Scan the material and copy every line in which "handed" appears.
### MATERIAL TO PROCESS
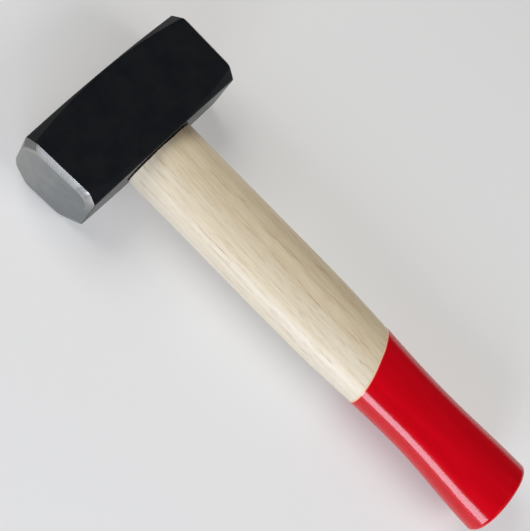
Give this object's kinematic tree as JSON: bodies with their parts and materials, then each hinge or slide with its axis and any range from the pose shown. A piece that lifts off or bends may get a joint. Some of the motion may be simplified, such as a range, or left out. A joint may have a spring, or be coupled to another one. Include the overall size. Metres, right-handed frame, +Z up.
{
  "type": "club hammer",
  "caption": "Club hammer with a short block head, flat bevelled striking faces and an oval ash handle with a dipped red grip.",
  "frame": {"origin": "centre of the lower cheek, the face the head lies on, straight below the centre of the eye", "axes": "+X along the handle from the head to the butt, +Y along the head towards one striking face, +Z up towards the other cheek"},
  "size_m": [0.26, 0.0954, 0.0376],
  "materials": {
    "ground_steel": "finely ground, slightly hazy",
    "black_enamel": "satin enamel",
    "ash_wood": "sanded, satin lacquer",
    "wedge_wood": "sawn",
    "wedge_steel": "rolled, dull",
    "red_grip": "dipped, glossy"
  },
  "bodies": {
    "root": {"hammer_head": "ground_steel", "head_enamel": "black_enamel", "handle": "ash_wood", "wood_wedge": "wedge_wood", "steel_wedge_1": "wedge_steel", "steel_wedge_2": "wedge_steel", "grip_coat": "red_grip"}
  },
  "joints": []
}
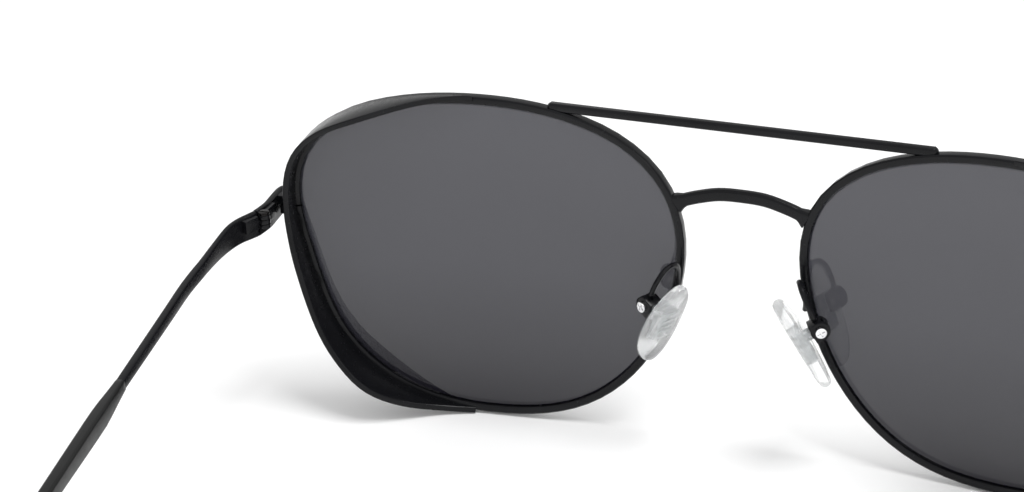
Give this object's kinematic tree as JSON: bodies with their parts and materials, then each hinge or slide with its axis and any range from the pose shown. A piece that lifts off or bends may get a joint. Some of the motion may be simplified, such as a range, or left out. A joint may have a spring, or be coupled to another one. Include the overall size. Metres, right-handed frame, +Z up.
{
  "type": "aviator sunglasses",
  "caption": "Metal aviator sunglasses with a straight brow bar, raised side shields behind dark lenses, rocking clear nose pads and folding temples with moulded tips.",
  "frame": {"origin": "on the table the open sunglasses stand on, at the centre of their bounding box in plan", "axes": "+X towards the wearer's left, -Y ahead of the wearer so the temples run to +Y, +Z up"},
  "size_m": [0.1492, 0.1509, 0.0531],
  "materials": {
    "coat": "matte black baked coat on metal",
    "lens": "polished dark grey tint",
    "tip": "satin black",
    "screw": "bright turned steel",
    "dark_screw": "blackened steel",
    "pad": "clear soft silicone",
    "pad_insert": "clear hard plastic"
  },
  "bodies": {
    "front": {"brow_bar": "coat", "nose_bridge": "coat", "left_rim": "coat", "left_side_shield": "coat", "left_lens": "lens", "left_block_upper": "coat", "left_block_lower": "coat", "left_closing_screw": "screw", "left_end_piece": "coat", "left_hinge_front": "coat", "left_hinge_screw": "dark_screw", "left_pad_arm": "coat", "left_pad_box": "coat", "left_pad_screw": "screw", "right_rim": "coat", "right_side_shield": "coat", "right_lens": "lens", "right_block_upper": "coat", "right_block_lower": "coat", "right_closing_screw": "screw", "right_end_piece": "coat", "right_hinge_front": "coat", "right_hinge_screw": "dark_screw", "right_pad_arm": "coat", "right_pad_box": "coat", "right_pad_screw": "screw"},
    "left_temple_arm": {"left_hinge_temple": "coat", "left_temple": "coat", "left_temple_tip": "tip"},
    "left_pad": {"left_nose_pad": "pad", "left_pad_insert": "pad_insert"},
    "right_temple_arm": {"right_hinge_temple": "coat", "right_temple": "coat", "right_temple_tip": "tip"},
    "right_pad": {"right_nose_pad": "pad", "right_pad_insert": "pad_insert"}
  },
  "joints": [
    {"name": "left_temple_fold", "type": "hinge", "parent": "front", "child": "left_temple_arm", "pos_m": [0.07075, -0.0607, 0.03347], "axis": [0, 0, 1], "range_deg": [0, 82]},
    {"name": "right_temple_fold", "type": "hinge", "parent": "front", "child": "right_temple_arm", "pos_m": [-0.07075, -0.0607, 0.03347], "axis": [0, 0, -1], "range_deg": [0, 78]},
    {"name": "left_pad_rock", "type": "hinge", "parent": "front", "child": "left_pad", "pos_m": [0.01298, -0.06873, 0.02397], "axis": [0.4396, 0.8977, 0.0311], "range_deg": [-8, 8]},
    {"name": "right_pad_rock", "type": "hinge", "parent": "front", "child": "right_pad", "pos_m": [-0.01298, -0.06873, 0.02397], "axis": [0.4396, -0.8977, -0.0311], "range_deg": [-8, 8]}
  ]
}
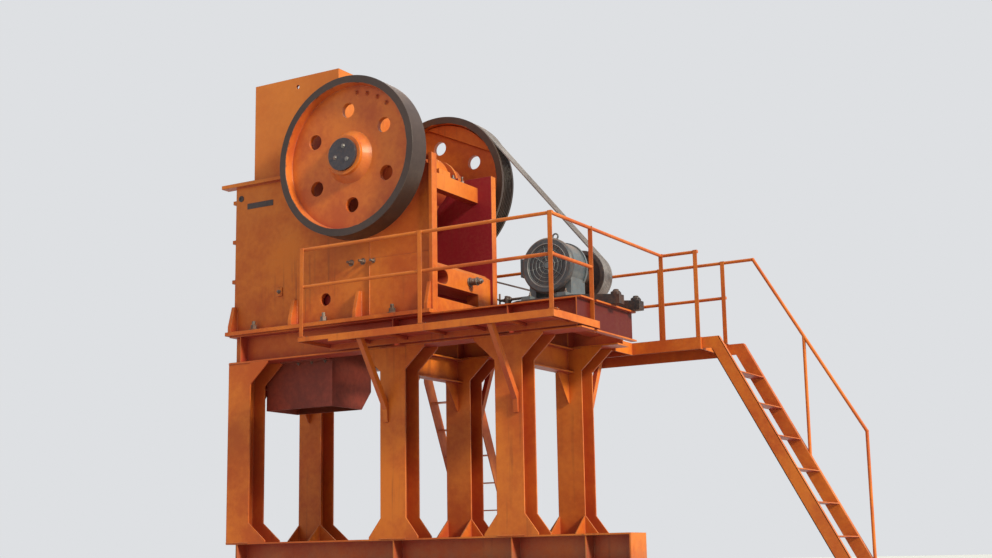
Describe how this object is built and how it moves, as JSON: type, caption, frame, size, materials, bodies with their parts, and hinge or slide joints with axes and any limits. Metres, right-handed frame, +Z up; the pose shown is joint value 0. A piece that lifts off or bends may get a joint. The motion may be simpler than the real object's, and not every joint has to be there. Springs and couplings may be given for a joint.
{
  "type": "jaw crusher on a steel stand",
  "caption": "Single-toggle jaw crusher with flywheels, belt drive and motor on a steel stand with platforms, a stair and a ladder.",
  "frame": {"origin": "centre of the plan, on the ground", "axes": "+X from the feed end to the motor and stair end, +Y from the flywheel side without belts to the belt side, +Z up"},
  "size_m": [6.212, 3.4774, 5.225],
  "materials": {
    "frame_paint": "satin orange enamel, weathered",
    "wear_steel": "worn manganese steel",
    "bare_steel": "dull steel",
    "wheel_paint": "satin black enamel",
    "motor_paint": "satin blue-grey enamel",
    "belt_rubber": "matt"
  },
  "bodies": {
    "frame": {"side_plate_near": "frame_paint", "side_plate_far": "frame_paint", "front_wall": "frame_paint", "rear_top_beam": "frame_paint", "rear_toggle_beam": "frame_paint", "feed_guard": "frame_paint", "fixed_jaw_plate": "wear_steel", "swing_jaw_plate": "wear_steel", "swing_jaw": "frame_paint", "toggle_plate": "frame_paint", "tension_rod": "bare_steel", "cheek_plates": "wear_steel", "bearing_housings": "frame_paint", "drive_belts": "belt_rubber", "motor_body": "motor_paint", "motor_fan_cover": "motor_paint", "motor_terminal_box": "motor_paint", "motor_rails": "bare_steel", "base_beams": "frame_paint", "base_cross_beams": "frame_paint", "columns_near": "frame_paint", "columns_far": "frame_paint", "main_beam_near": "frame_paint", "main_beam_far": "frame_paint", "top_ties": "frame_paint", "motor_deck": "frame_paint", "platform_near": "frame_paint", "platform_far": "frame_paint", "walkway": "frame_paint", "knee_braces": "frame_paint", "railing_near": "frame_paint", "railing_end": "frame_paint", "railing_far": "frame_paint", "walkway_railing": "frame_paint", "stair_stringers": "frame_paint", "stair_treads": "frame_paint", "stair_handrail": "frame_paint", "ladder": "frame_paint", "discharge_chute": "frame_paint"},
    "crank": {"eccentric_shaft": "bare_steel", "flywheel_near": "wheel_paint", "flywheel_far": "wheel_paint", "balance_weights": "frame_paint", "shaft_end_covers": "bare_steel"},
    "motor_rotor": {"motor_pulley": "wheel_paint"}
  },
  "joints": [
    {"name": "crank_spin", "type": "hinge", "parent": "frame", "child": "crank", "pos_m": [-1.191, -0.54866, 4.121], "axis": [0, 1, 0], "continuous": true},
    {"name": "motor_spin", "type": "hinge", "parent": "frame", "child": "motor_rotor", "pos_m": [0.544, -0.54866, 2.95], "axis": [0, 1, 0], "continuous": true}
  ],
  "couplings": [
    {"joint": "motor_spin", "follows": "crank_spin", "ratio": 3.168}
  ]
}
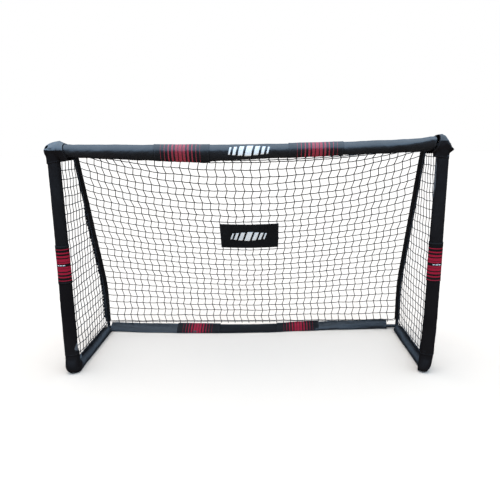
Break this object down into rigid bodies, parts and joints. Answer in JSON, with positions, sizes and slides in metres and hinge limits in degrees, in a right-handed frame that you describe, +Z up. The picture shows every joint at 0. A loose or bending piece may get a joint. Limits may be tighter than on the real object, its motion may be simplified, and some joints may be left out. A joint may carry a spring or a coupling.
{
  "type": "soccer goal frame",
  "caption": "Padded garden soccer goal: push-fit tube frame with roof struts and ground bars, fabric sleeves, striped bands and a string net on the back and sides.",
  "frame": {"origin": "on the ground, in the middle of the footprint", "axes": "+X to the right of a player facing the open mouth, +Y from the mouth to the back, +Z up"},
  "size_m": [2.464, 0.9, 1.504],
  "materials": {
    "tube": "black powder coat",
    "fitting": "black powder coat",
    "foam": "closed-cell foam",
    "sleeve_cloth": "black coated polyester with a blue-grey sheen",
    "striped_cloth": "black polyester printed with crimson stripes",
    "net_string": "knotless polyester string",
    "badge_cloth": "black polyester with a pale printed emblem",
    "snap_button": "zinc plated"
  },
  "bodies": {
    "goal_frame": {"crossbar_tube_left": "tube", "rear_tube_left": "tube", "crossbar_sleeve_left": "sleeve_cloth", "rear_sleeve_left": "sleeve_cloth", "crossbar_tube_centre": "tube", "rear_tube_centre": "tube", "crossbar_sleeve_centre": "sleeve_cloth", "rear_sleeve_centre": "sleeve_cloth", "crossbar_tube_right": "tube", "rear_tube_right": "tube", "crossbar_sleeve_right": "sleeve_cloth", "rear_sleeve_right": "sleeve_cloth", "post_tube_upper_left": "tube", "post_tube_lower_left": "tube", "side_tube_left": "tube", "strut_tube_upper_left": "tube", "strut_tube_lower_left": "tube", "top_corner_left": "fitting", "front_elbow_left": "fitting", "rear_corner_left": "fitting", "post_foam_left": "foam", "post_sleeve_upper_left": "sleeve_cloth", "post_sleeve_lower_left": "sleeve_cloth", "side_sleeve_left": "sleeve_cloth", "strut_sleeve_left": "sleeve_cloth", "corner_cap_left": "sleeve_cloth", "crossbar_band_left": "striped_cloth", "post_band_left": "striped_cloth", "rear_band_left": "striped_cloth", "net_side_left": "net_string", "post_tube_upper_right": "tube", "post_tube_lower_right": "tube", "side_tube_right": "tube", "strut_tube_upper_right": "tube", "strut_tube_lower_right": "tube", "top_corner_right": "fitting", "front_elbow_right": "fitting", "rear_corner_right": "fitting", "post_foam_right": "foam", "post_sleeve_upper_right": "sleeve_cloth", "post_sleeve_lower_right": "sleeve_cloth", "side_sleeve_right": "sleeve_cloth", "strut_sleeve_right": "sleeve_cloth", "corner_cap_right": "sleeve_cloth", "crossbar_band_right": "striped_cloth", "post_band_right": "striped_cloth", "rear_band_right": "striped_cloth", "net_side_right": "net_string", "crossbar_foam": "foam", "net_back": "net_string", "net_badge": "badge_cloth"},
    "button_crossbar_left": {"snap_button_crossbar_left": "snap_button"},
    "button_crossbar_right": {"snap_button_crossbar_right": "snap_button"},
    "button_post_left": {"snap_button_post_left": "snap_button"},
    "button_post_right": {"snap_button_post_right": "snap_button"},
    "button_rear_left": {"snap_button_rear_left": "snap_button"},
    "button_rear_right": {"snap_button_rear_right": "snap_button"},
    "button_strut_left": {"snap_button_strut_left": "snap_button"},
    "button_strut_right": {"snap_button_strut_right": "snap_button"}
  },
  "joints": [
    {"name": "press_crossbar_left", "type": "slide", "parent": "goal_frame", "child": "button_crossbar_left", "axis": [0, 0, 1], "range_m": [0, 0.0028], "stiffness_N_per_m": 600, "springref_m": -0.003},
    {"name": "press_crossbar_right", "type": "slide", "parent": "goal_frame", "child": "button_crossbar_right", "axis": [0, 0, 1], "range_m": [0, 0.0028], "stiffness_N_per_m": 600, "springref_m": -0.003},
    {"name": "press_post_left", "type": "slide", "parent": "goal_frame", "child": "button_post_left", "axis": [0, -1, 0], "range_m": [0, 0.0028], "stiffness_N_per_m": 600, "springref_m": -0.003},
    {"name": "press_post_right", "type": "slide", "parent": "goal_frame", "child": "button_post_right", "axis": [0, -1, 0], "range_m": [0, 0.0028], "stiffness_N_per_m": 600, "springref_m": -0.003},
    {"name": "press_rear_left", "type": "slide", "parent": "goal_frame", "child": "button_rear_left", "axis": [0, 0, -1], "range_m": [0, 0.0028], "stiffness_N_per_m": 600, "springref_m": -0.003},
    {"name": "press_rear_right", "type": "slide", "parent": "goal_frame", "child": "button_rear_right", "axis": [0, 0, -1], "range_m": [0, 0.0028], "stiffness_N_per_m": 600, "springref_m": -0.003},
    {"name": "press_strut_left", "type": "slide", "parent": "goal_frame", "child": "button_strut_left", "axis": [-1, 0, 0], "range_m": [0, 0.0028], "stiffness_N_per_m": 600, "springref_m": -0.003},
    {"name": "press_strut_right", "type": "slide", "parent": "goal_frame", "child": "button_strut_right", "axis": [1, 0, 0], "range_m": [0, 0.0028], "stiffness_N_per_m": 600, "springref_m": -0.003}
  ]
}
######
**TASK RESPONSE**
Give this object's kinematic tree as JSON: bodies with their parts and materials, then each hinge or slide with its axis and any range from the pose shown. A piece that lifts off or bends may get a joint. Some of the motion may be simplified, such as a range, or left out. A joint may have a spring, or be coupled to another one. Include the overall size. Metres, right-handed frame, +Z up.
Give this object's kinematic tree as JSON: bodies with their parts and materials, then each hinge or slide with its axis and any range from the pose shown. A piece that lifts off or bends may get a joint. Some of the motion may be simplified, such as a range, or left out. A joint may have a spring, or be coupled to another one. Include the overall size. Metres, right-handed frame, +Z up.
Describe how this object is built and how it moves, as JSON: type, caption, frame, size, materials, bodies with their parts, and hinge or slide joints with axes and any limits. Metres, right-handed frame, +Z up; the pose shown is joint value 0. A piece that lifts off or bends may get a joint. The motion may be simpler than the real object's, and not every joint has to be there. Springs and couplings may be given for a joint.
Break this object down into rigid bodies, parts and joints. Answer in JSON, with positions, sizes and slides in metres and hinge limits in degrees, in a right-handed frame that you describe, +Z up. The picture shows every joint at 0. A loose or bending piece may get a joint. Limits may be tighter than on the real object, its motion may be simplified, and some joints may be left out. A joint may carry a spring or a coupling.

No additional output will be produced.